The Malaysian High Commission in London can only issue a passport to the Hindraf chairman upon getting the green light from the IGP.
While processing the passport, the high commission immigration officers discovered an international alert to prevent Waythamoorthy from travelling to any part of the world with a Malaysian passport.
Upon checking with their Malaysian counterparts in Putrajaya, the officers informed Waythamoorthy that his was a special case needing personal clearance from Malaysian police force chief, the Inspector-General of Police Ismail Omar himself.
By definition, the IGP has discreetly banned Waythamoorthy and violated his legitimate citizenry rights to obtain a valid Malaysian passport.
The immigration officers have said their hands were tied despite Putrajaya directives to issue the Hindraf supremo a valid Malaysian passport to facilitate his safe return home on Wednesday Aug 1.
Hindraf national coordinator W Sambulingam revealed this in a press statement today.
“It is clear the IGP has intention to initiate criminal charges against Waythamoorthy.
“Hindraf is fully prepared to face the situation,” said Sambulingam.
Waythamoorthy has said he does not fear arrest when he returns home next week from Singapore via the Johor causeway.
Sambulingam said the high commission officers were willing to issue an emergency passport to Waythamoorthy to allow him to travel one way into Malaysia.
But, Waythamoorthy refused to accept the passport, insisting that he ought to return his country with dignity of a rightful citizen.
Waythamoorthy, said Sambulingam, had told the high commission that his dignity had been ‘robbed’ in March 2008 when the federal government revoked his Malaysian passport.

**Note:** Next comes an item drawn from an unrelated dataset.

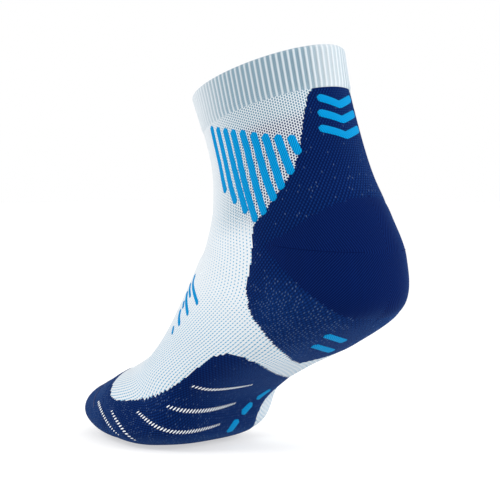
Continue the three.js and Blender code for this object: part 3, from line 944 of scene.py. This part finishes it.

“Thus, Waythamoorthy has insisted that his dignity ought to be reinstated for him to return to Malaysia as a rightful citizen with rights and dignity, and not at the government mercy,” Sambulingam said.
As a gesture of goodwill, Sambulingam said the high commission had returned the revoke and expired passport to Waythamoorthy.
Involvement of British MP
Sambulingam said the government’s change of heart started on July 17 when British MP Mr Jeremy Corbyn made written representations for Waythamoorthy to Malaysian High Commissioner to UK Aziz Mohamad.
In his letter, Corbyn, a member of Malaysian caucus in the UK Parliament, urged Aziz to issue a Malaysian passport to the Hindraf chairman to facilitate his safe return home.
On July 24, deputy high commissioner Wan Zaidi Wan Abdullah replied to Corbyn that the Malaysian government does not have any objection to Waythamoorthy’s return to his country.
Acting on Corbyn’s advice, Waythamoorthy’s lawyer, solicitor Ram of Dotcom Solicitors contacted the high commission and was informed that an emergency meeting was required to immediately process the passport.
Waythamoorthy attended the said meeting with Ram about 4.30 pm on Friday (British time) to process his passport during which the ‘IGP alert’ was discovered.
“Hindraf calls on the IGP to lift the ban and allow Waythamoorthy to return and face any criminal charges deemed fit,” said Sambulingam.
He noted that Putrajaya appeared to have softened its earlier hardline stance on Waythamoorthy’s passport in the wake of intense campaign by Hindraf and other supportive civil society groups.
But, he said Hindraf was troubled on why the government waited until Friday to contact Waythamoorthy, who was scheduled to leave London on Saturday evening (British time) and arrive at Singapore on Sunday evening (local time).
Waythamoorthy is expected to make one last attempt to obtain a valid passport from Malaysian High Commission in Singapore on Monday.